The Gulf Coast Visitor Center of Everglades National Park included an information center, gift shop, snack bar and boat launch. A small elevator was available to take visitors to the second floor where all of the exhibits were located. It seemed strange that it required people to go up to the second floor . . . then you remember, this is an area where some houses are built on stilts.
The video was presented in a very informal way - a television in a corner of the exhibit room playing a DVD. With all the people talking, including the rangers giving directions to other visitors, it was very difficult to hear the narrative on the DVD.
Fire ant eggs . . .
What we did learn was that this is the first national park that was established to protect a threatened ecological system. It was created in 1947 to save part of the everglades. The everglades future depends on a healthier, more naturally functioning eco system in the entire region. There was a lot to be learned about the need to preserve this amazing area and the problems associated with this project. It is much more complex than we want to get into here. Suffice to say - man and nature are at crossed purposes in Florida. Mary Lou liked one sign that said "The Everglades are on life support and their survival is uncertain".

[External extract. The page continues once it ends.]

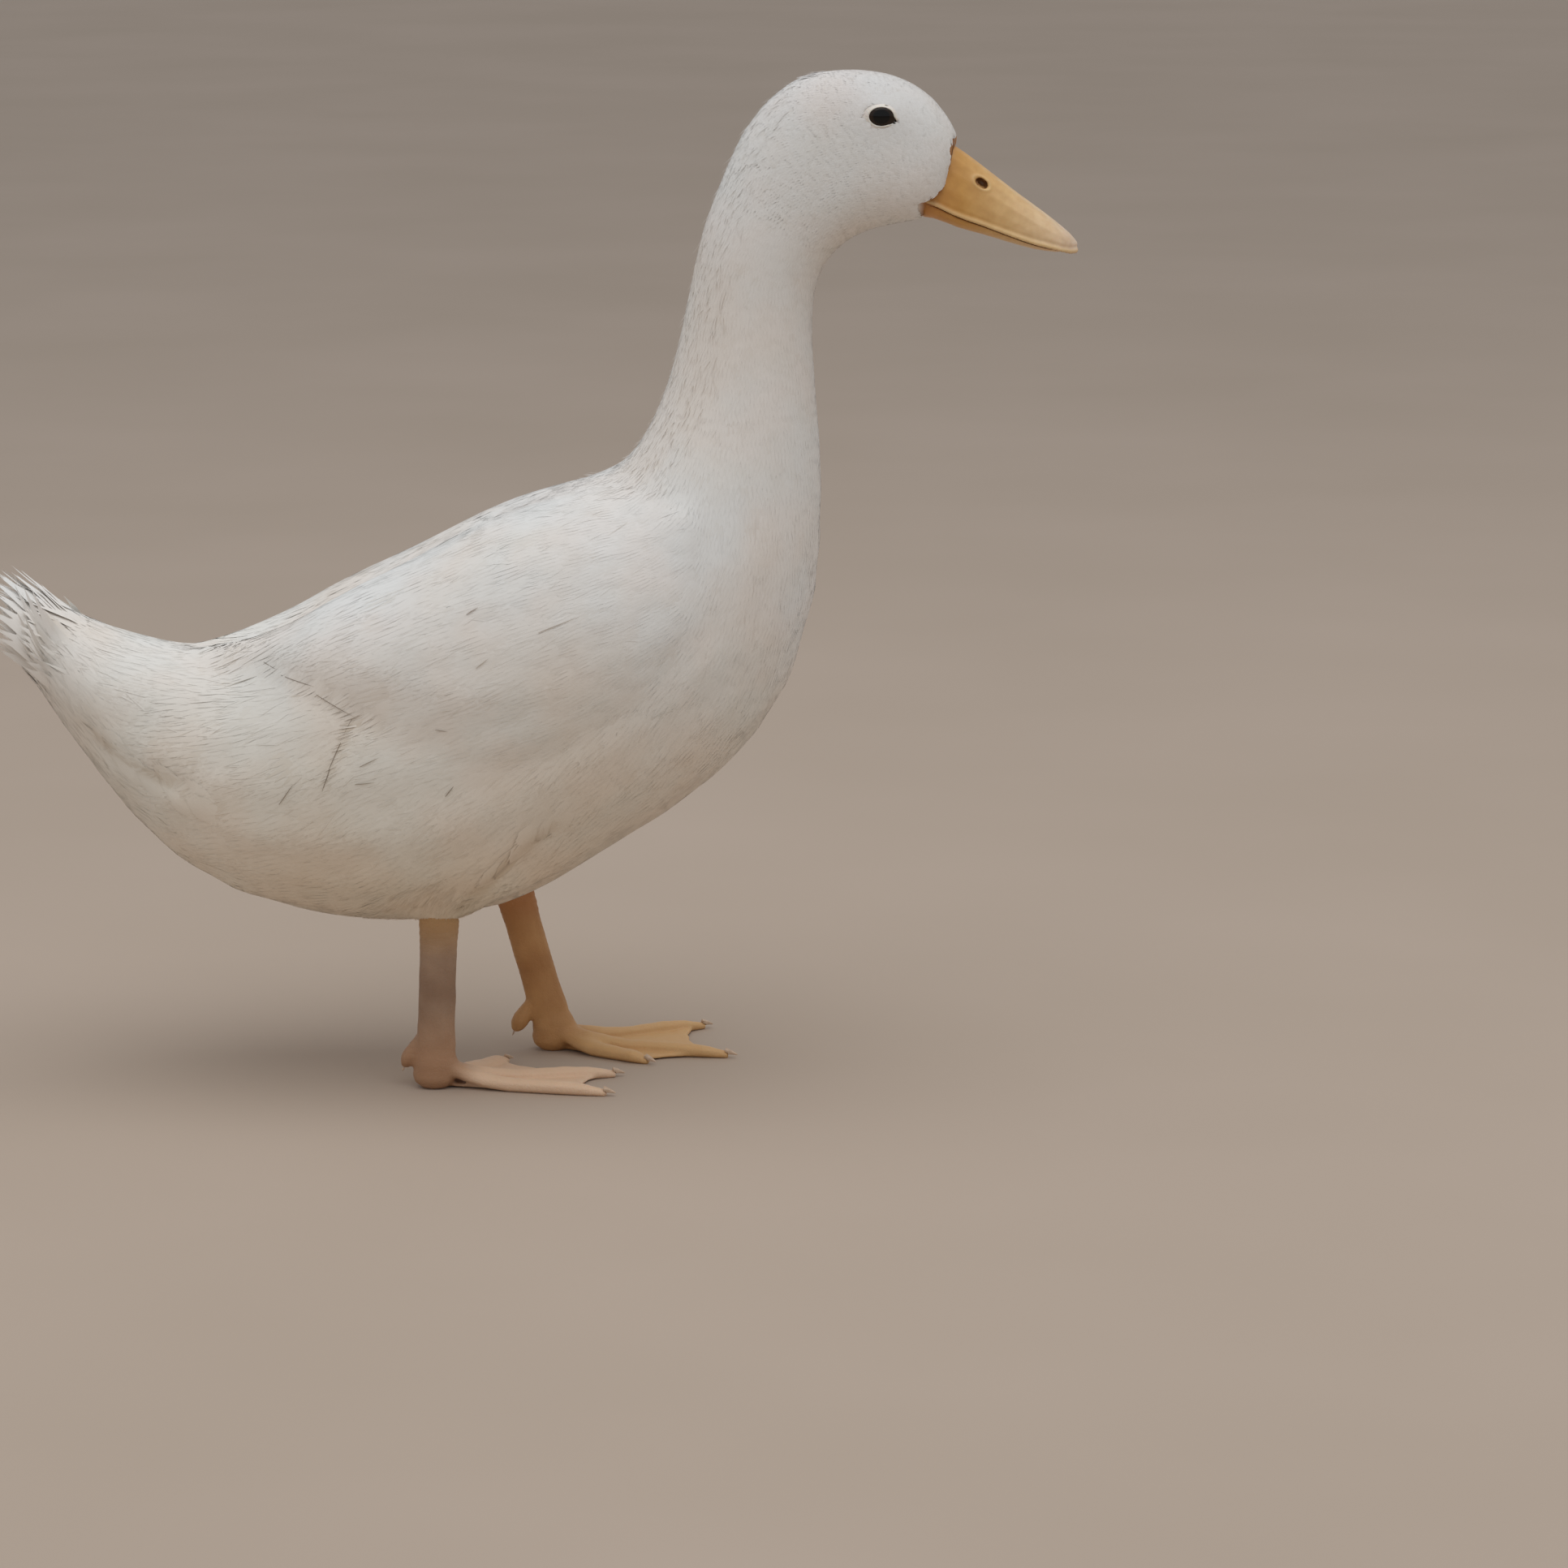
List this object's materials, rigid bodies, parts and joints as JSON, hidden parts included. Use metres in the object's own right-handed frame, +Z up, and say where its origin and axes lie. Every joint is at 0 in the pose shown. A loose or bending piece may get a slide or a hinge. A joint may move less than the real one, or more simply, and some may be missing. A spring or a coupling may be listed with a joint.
{
  "type": "white pekin duck",
  "caption": "White Pekin-type domestic duck, a still life-size museum model standing with its neck up and its far foot a little ahead.",
  "frame": {"origin": "on the floor, under the middle of the duck's bounding box", "axes": "+X towards the bill, +Y to the duck's left, +Z up"},
  "size_m": [0.4382, 0.1506, 0.4126],
  "materials": {
    "plumage": "soft matt feathers",
    "bill": "waxy satin",
    "leg_skin": "fine scales, matt",
    "claw": "pale horn",
    "eye": "wet gloss"
  },
  "bodies": {
    "root": {"trunk": "plumage", "neck": "plumage", "head": "plumage", "tail": "plumage", "wing_left_coverts": "plumage", "wing_left_flight": "plumage", "wing_right_coverts": "plumage", "wing_right_flight": "plumage", "thigh_left": "plumage", "thigh_right": "plumage", "bill_upper": "bill", "bill_lower": "bill", "eye_left": "eye", "eye_right": "eye", "shank_left": "leg_skin", "foot_left": "leg_skin", "hind_toe_left": "leg_skin", "shank_right": "leg_skin", "foot_right": "leg_skin", "hind_toe_right": "leg_skin", "claw_left_middle": "claw", "claw_left_outer": "claw", "claw_left_inner": "claw", "claw_left_hind": "claw", "claw_right_middle": "claw", "claw_right_outer": "claw", "claw_right_inner": "claw", "claw_right_hind": "claw"}
  },
  "joints": []
}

The boat tours were very popular. The Ten Thousand Island Cruise lasts 1-1/2 hours ($25.60) and the Mangrove Wilderness Tour lasting 1-3/4 hours ($35.00). You can also rent canoes and kayaks. There is navigation information available for those who wish to use their own water craft. We chose not to take one because we did not think it would compare favorably with the fun and things was saw at Billie Swamp Safari a few days earlier.
Everglades National Park includes 1.5 million acres of land and submerged area. The Everglades is not a proverbial swamp many people consider it to be. It is technically a river. Originally, it was 50 miles wide and a few inches deep, fed by Lake Okeechobee. It flowed southwest at a slow rate of about a quarter mile a day.
Everglades National Park has five visitor's centers and offers a variety of opportunities for outdoor recreation. Depending on where you are in the park there are walking trails, a tram ride, biking, boating, fishing, canoeing, and the wilderness waterway. The various visitor's centers offer more information about the accessibility for these activities.
We toured the little town of Chokoloskee a little farther south before looking for alligators. That was where we saw this golf cart parked on a side street. Our Club Car would look nice with a Dakota style body on it.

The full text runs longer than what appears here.